# Short exercise
Output all of the entries below precisely as written.

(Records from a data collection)
• • • • •
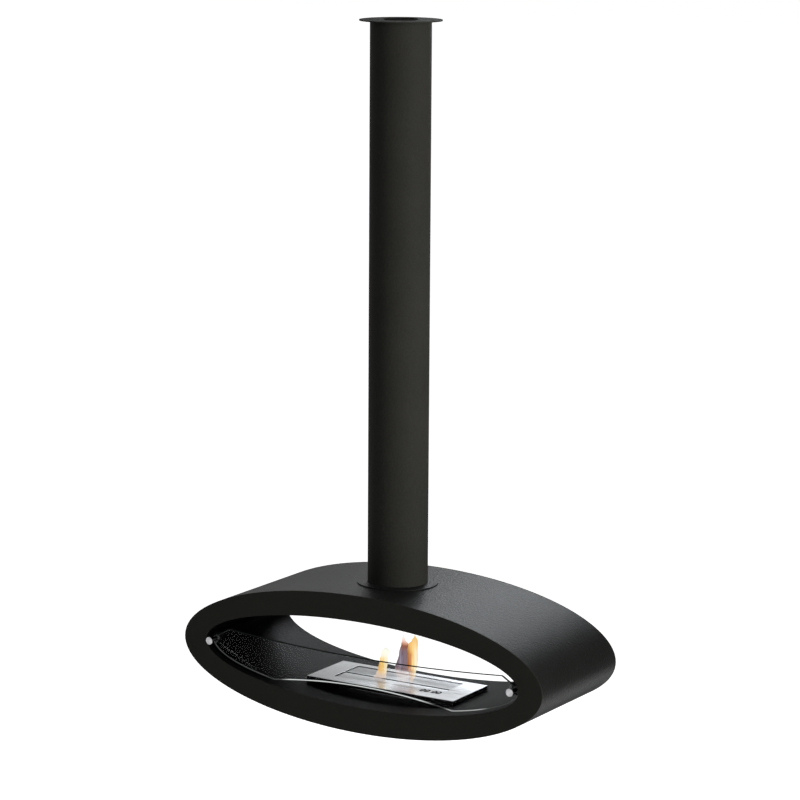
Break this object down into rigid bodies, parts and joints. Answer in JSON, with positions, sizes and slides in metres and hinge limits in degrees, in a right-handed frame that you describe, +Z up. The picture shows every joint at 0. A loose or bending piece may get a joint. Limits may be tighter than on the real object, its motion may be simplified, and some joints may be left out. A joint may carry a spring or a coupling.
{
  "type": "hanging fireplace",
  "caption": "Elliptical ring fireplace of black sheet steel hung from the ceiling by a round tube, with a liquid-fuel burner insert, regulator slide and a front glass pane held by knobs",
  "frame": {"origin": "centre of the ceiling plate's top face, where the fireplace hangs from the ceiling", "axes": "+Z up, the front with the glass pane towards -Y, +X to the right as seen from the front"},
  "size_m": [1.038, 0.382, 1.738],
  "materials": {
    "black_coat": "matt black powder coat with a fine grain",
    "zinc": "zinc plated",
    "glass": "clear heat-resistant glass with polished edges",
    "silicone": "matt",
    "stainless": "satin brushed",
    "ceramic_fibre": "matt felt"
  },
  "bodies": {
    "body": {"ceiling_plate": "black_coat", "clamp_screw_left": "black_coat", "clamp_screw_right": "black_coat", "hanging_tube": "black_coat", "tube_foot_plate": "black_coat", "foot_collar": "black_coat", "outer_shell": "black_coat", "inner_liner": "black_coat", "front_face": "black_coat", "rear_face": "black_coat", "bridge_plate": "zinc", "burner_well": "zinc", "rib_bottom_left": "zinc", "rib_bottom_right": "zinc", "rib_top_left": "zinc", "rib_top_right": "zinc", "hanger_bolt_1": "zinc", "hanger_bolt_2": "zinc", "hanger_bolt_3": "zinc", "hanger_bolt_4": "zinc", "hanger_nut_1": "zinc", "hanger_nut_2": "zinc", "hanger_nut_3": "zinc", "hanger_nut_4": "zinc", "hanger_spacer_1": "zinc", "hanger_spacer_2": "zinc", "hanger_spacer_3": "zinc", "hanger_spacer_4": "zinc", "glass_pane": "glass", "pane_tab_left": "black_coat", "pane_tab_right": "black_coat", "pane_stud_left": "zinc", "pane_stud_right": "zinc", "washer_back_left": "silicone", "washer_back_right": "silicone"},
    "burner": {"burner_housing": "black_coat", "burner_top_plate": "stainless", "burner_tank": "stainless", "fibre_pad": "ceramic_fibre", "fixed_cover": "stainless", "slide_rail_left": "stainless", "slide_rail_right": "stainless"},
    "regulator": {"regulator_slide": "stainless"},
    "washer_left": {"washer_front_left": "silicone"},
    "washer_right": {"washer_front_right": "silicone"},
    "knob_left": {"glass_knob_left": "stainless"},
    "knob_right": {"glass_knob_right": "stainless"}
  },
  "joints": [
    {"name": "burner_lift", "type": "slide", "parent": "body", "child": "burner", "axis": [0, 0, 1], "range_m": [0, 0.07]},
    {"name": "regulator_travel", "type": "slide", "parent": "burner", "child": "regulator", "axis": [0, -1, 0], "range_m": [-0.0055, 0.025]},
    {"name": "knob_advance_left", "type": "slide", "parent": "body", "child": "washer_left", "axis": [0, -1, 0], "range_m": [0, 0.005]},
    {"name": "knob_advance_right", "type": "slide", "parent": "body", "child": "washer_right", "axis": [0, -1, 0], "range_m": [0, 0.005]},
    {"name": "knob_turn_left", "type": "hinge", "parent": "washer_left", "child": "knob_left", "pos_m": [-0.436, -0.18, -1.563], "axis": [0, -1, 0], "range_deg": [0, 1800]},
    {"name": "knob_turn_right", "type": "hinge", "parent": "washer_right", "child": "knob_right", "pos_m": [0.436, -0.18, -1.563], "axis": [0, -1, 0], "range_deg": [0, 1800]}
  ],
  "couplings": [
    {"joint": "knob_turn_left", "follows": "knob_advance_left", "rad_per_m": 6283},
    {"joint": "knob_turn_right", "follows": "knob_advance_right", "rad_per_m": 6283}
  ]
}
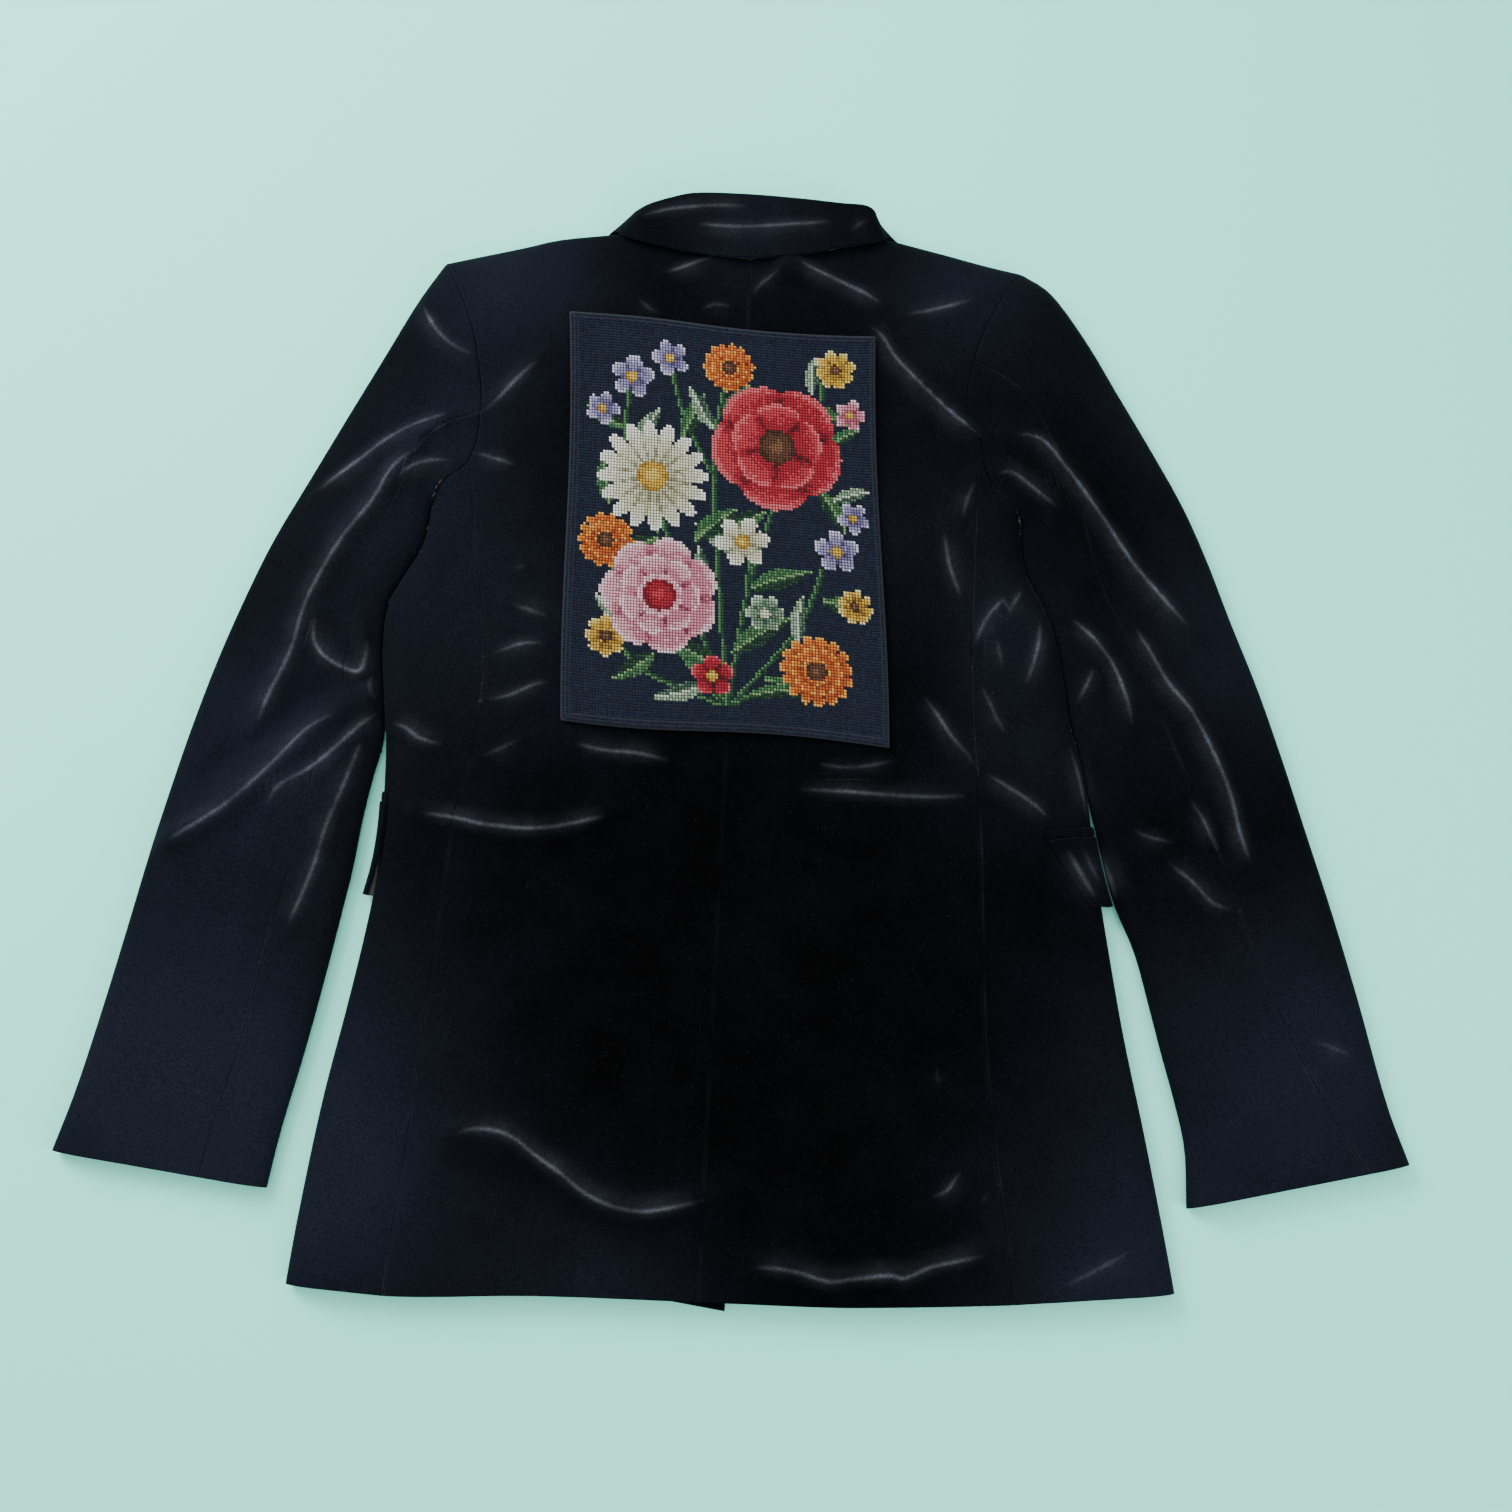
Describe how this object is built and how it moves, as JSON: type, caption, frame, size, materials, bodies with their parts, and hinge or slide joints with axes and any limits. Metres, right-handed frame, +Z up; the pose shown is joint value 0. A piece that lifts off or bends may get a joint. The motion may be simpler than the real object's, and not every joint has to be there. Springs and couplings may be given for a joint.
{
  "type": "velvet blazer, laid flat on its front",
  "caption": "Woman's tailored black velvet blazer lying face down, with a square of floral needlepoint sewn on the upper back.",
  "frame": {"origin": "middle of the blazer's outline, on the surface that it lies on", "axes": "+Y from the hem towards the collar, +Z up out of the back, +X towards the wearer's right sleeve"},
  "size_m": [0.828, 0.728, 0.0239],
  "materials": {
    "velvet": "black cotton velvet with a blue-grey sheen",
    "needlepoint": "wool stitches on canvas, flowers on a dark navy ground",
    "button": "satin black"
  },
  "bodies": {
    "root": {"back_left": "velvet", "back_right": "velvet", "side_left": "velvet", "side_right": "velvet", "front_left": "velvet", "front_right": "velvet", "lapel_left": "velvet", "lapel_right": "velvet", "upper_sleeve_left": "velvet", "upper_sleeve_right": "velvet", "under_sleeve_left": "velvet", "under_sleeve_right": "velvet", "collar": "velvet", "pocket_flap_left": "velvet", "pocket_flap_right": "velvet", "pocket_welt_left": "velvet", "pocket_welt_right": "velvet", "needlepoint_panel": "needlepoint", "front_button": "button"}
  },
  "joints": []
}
• • • • •
# Written solution
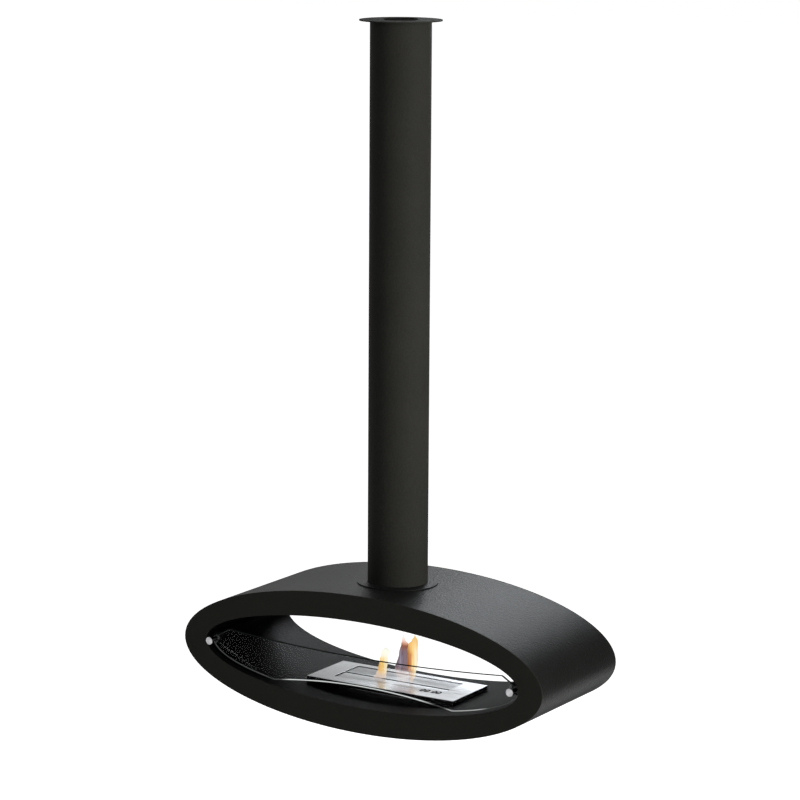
Break this object down into rigid bodies, parts and joints. Answer in JSON, with positions, sizes and slides in metres and hinge limits in degrees, in a right-handed frame that you describe, +Z up. The picture shows every joint at 0. A loose or bending piece may get a joint. Limits may be tighter than on the real object, its motion may be simplified, and some joints may be left out. A joint may carry a spring or a coupling.
{
  "type": "hanging fireplace",
  "caption": "Elliptical ring fireplace of black sheet steel hung from the ceiling by a round tube, with a liquid-fuel burner insert, regulator slide and a front glass pane held by knobs",
  "frame": {"origin": "centre of the ceiling plate's top face, where the fireplace hangs from the ceiling", "axes": "+Z up, the front with the glass pane towards -Y, +X to the right as seen from the front"},
  "size_m": [1.038, 0.382, 1.738],
  "materials": {
    "black_coat": "matt black powder coat with a fine grain",
    "zinc": "zinc plated",
    "glass": "clear heat-resistant glass with polished edges",
    "silicone": "matt",
    "stainless": "satin brushed",
    "ceramic_fibre": "matt felt"
  },
  "bodies": {
    "body": {"ceiling_plate": "black_coat", "clamp_screw_left": "black_coat", "clamp_screw_right": "black_coat", "hanging_tube": "black_coat", "tube_foot_plate": "black_coat", "foot_collar": "black_coat", "outer_shell": "black_coat", "inner_liner": "black_coat", "front_face": "black_coat", "rear_face": "black_coat", "bridge_plate": "zinc", "burner_well": "zinc", "rib_bottom_left": "zinc", "rib_bottom_right": "zinc", "rib_top_left": "zinc", "rib_top_right": "zinc", "hanger_bolt_1": "zinc", "hanger_bolt_2": "zinc", "hanger_bolt_3": "zinc", "hanger_bolt_4": "zinc", "hanger_nut_1": "zinc", "hanger_nut_2": "zinc", "hanger_nut_3": "zinc", "hanger_nut_4": "zinc", "hanger_spacer_1": "zinc", "hanger_spacer_2": "zinc", "hanger_spacer_3": "zinc", "hanger_spacer_4": "zinc", "glass_pane": "glass", "pane_tab_left": "black_coat", "pane_tab_right": "black_coat", "pane_stud_left": "zinc", "pane_stud_right": "zinc", "washer_back_left": "silicone", "washer_back_right": "silicone"},
    "burner": {"burner_housing": "black_coat", "burner_top_plate": "stainless", "burner_tank": "stainless", "fibre_pad": "ceramic_fibre", "fixed_cover": "stainless", "slide_rail_left": "stainless", "slide_rail_right": "stainless"},
    "regulator": {"regulator_slide": "stainless"},
    "washer_left": {"washer_front_left": "silicone"},
    "washer_right": {"washer_front_right": "silicone"},
    "knob_left": {"glass_knob_left": "stainless"},
    "knob_right": {"glass_knob_right": "stainless"}
  },
  "joints": [
    {"name": "burner_lift", "type": "slide", "parent": "body", "child": "burner", "axis": [0, 0, 1], "range_m": [0, 0.07]},
    {"name": "regulator_travel", "type": "slide", "parent": "burner", "child": "regulator", "axis": [0, -1, 0], "range_m": [-0.0055, 0.025]},
    {"name": "knob_advance_left", "type": "slide", "parent": "body", "child": "washer_left", "axis": [0, -1, 0], "range_m": [0, 0.005]},
    {"name": "knob_advance_right", "type": "slide", "parent": "body", "child": "washer_right", "axis": [0, -1, 0], "range_m": [0, 0.005]},
    {"name": "knob_turn_left", "type": "hinge", "parent": "washer_left", "child": "knob_left", "pos_m": [-0.436, -0.18, -1.563], "axis": [0, -1, 0], "range_deg": [0, 1800]},
    {"name": "knob_turn_right", "type": "hinge", "parent": "washer_right", "child": "knob_right", "pos_m": [0.436, -0.18, -1.563], "axis": [0, -1, 0], "range_deg": [0, 1800]}
  ],
  "couplings": [
    {"joint": "knob_turn_left", "follows": "knob_advance_left", "rad_per_m": 6283},
    {"joint": "knob_turn_right", "follows": "knob_advance_right", "rad_per_m": 6283}
  ]
}
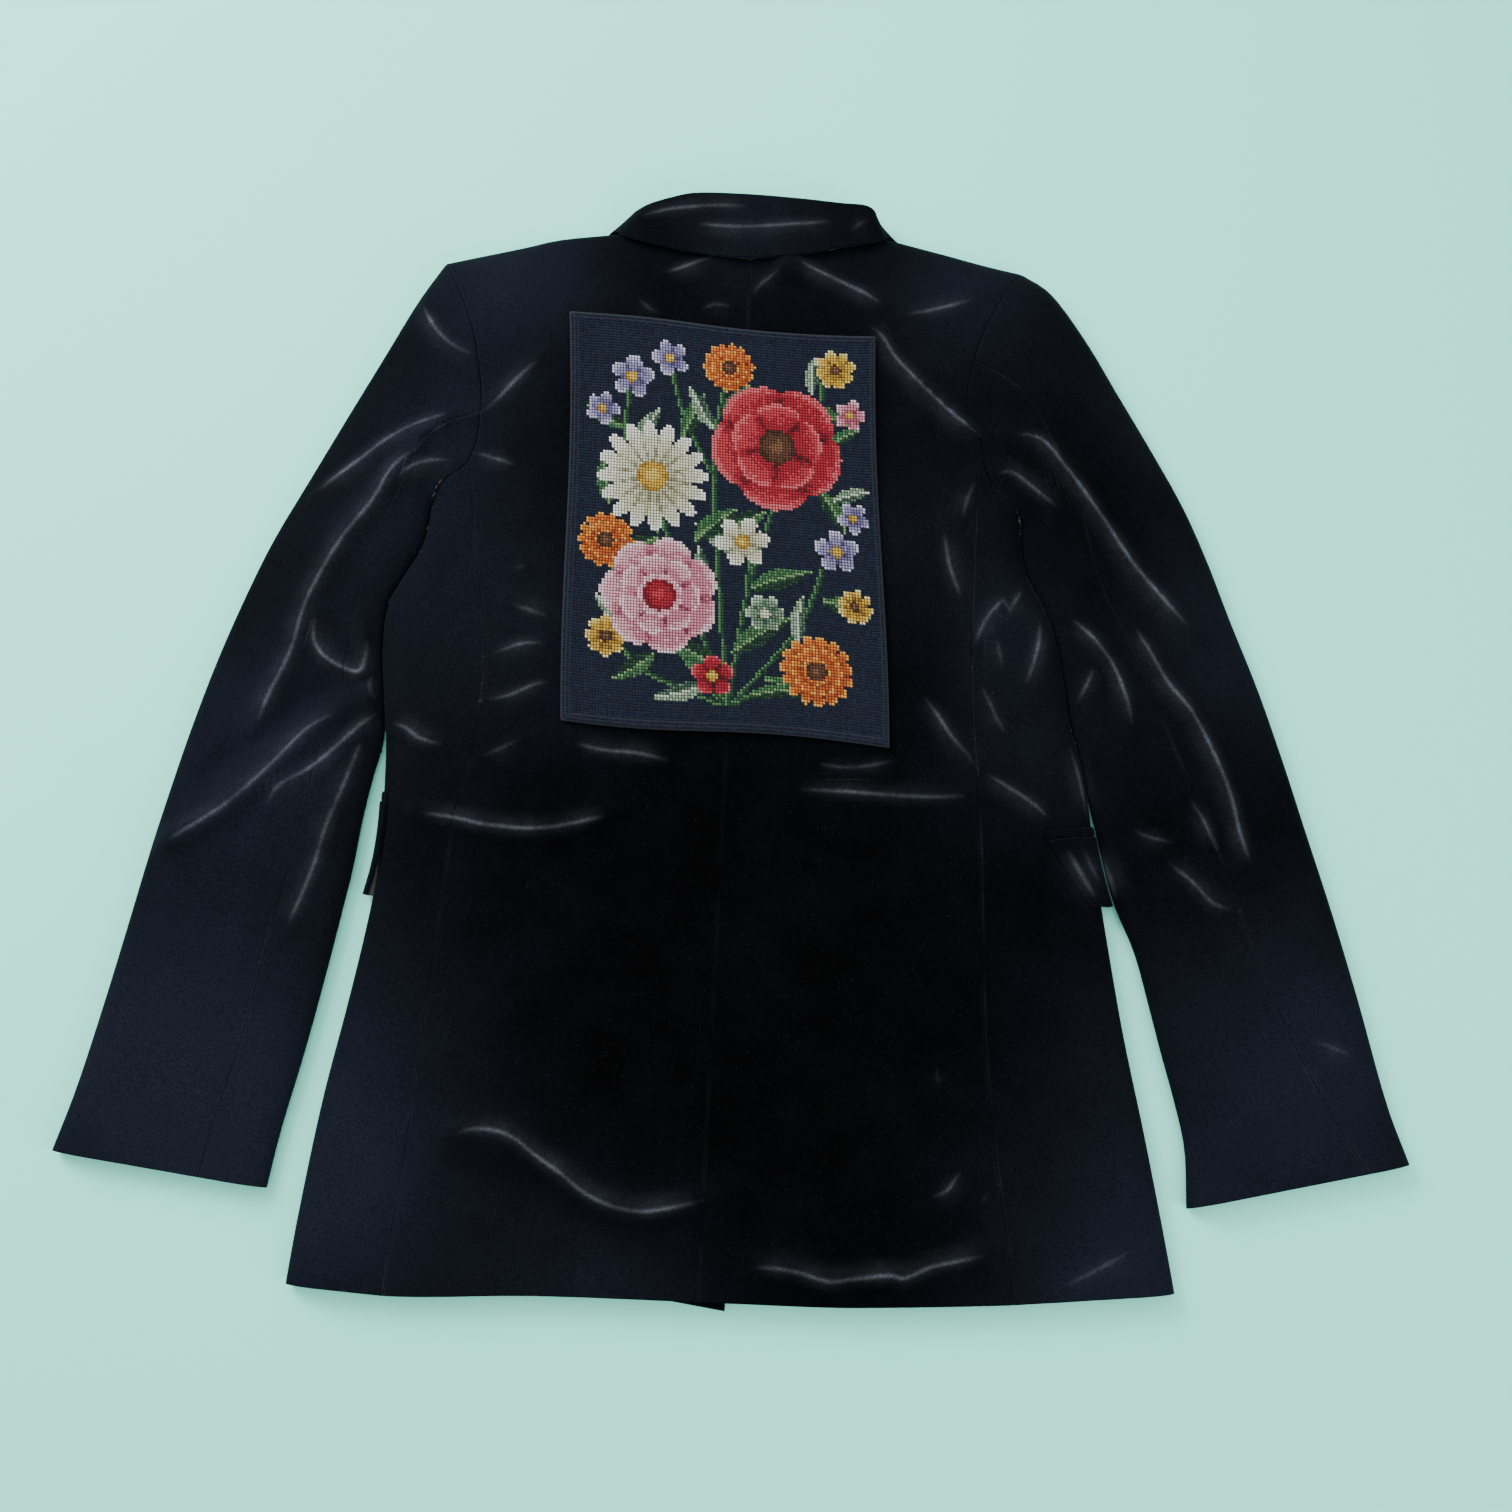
Describe how this object is built and how it moves, as JSON: type, caption, frame, size, materials, bodies with their parts, and hinge or slide joints with axes and any limits. Metres, right-handed frame, +Z up; the pose shown is joint value 0. A piece that lifts off or bends may get a joint. The motion may be simpler than the real object's, and not every joint has to be there. Springs and couplings may be given for a joint.
{
  "type": "velvet blazer, laid flat on its front",
  "caption": "Woman's tailored black velvet blazer lying face down, with a square of floral needlepoint sewn on the upper back.",
  "frame": {"origin": "middle of the blazer's outline, on the surface that it lies on", "axes": "+Y from the hem towards the collar, +Z up out of the back, +X towards the wearer's right sleeve"},
  "size_m": [0.828, 0.728, 0.0239],
  "materials": {
    "velvet": "black cotton velvet with a blue-grey sheen",
    "needlepoint": "wool stitches on canvas, flowers on a dark navy ground",
    "button": "satin black"
  },
  "bodies": {
    "root": {"back_left": "velvet", "back_right": "velvet", "side_left": "velvet", "side_right": "velvet", "front_left": "velvet", "front_right": "velvet", "lapel_left": "velvet", "lapel_right": "velvet", "upper_sleeve_left": "velvet", "upper_sleeve_right": "velvet", "under_sleeve_left": "velvet", "under_sleeve_right": "velvet", "collar": "velvet", "pocket_flap_left": "velvet", "pocket_flap_right": "velvet", "pocket_welt_left": "velvet", "pocket_welt_right": "velvet", "needlepoint_panel": "needlepoint", "front_button": "button"}
  },
  "joints": []
}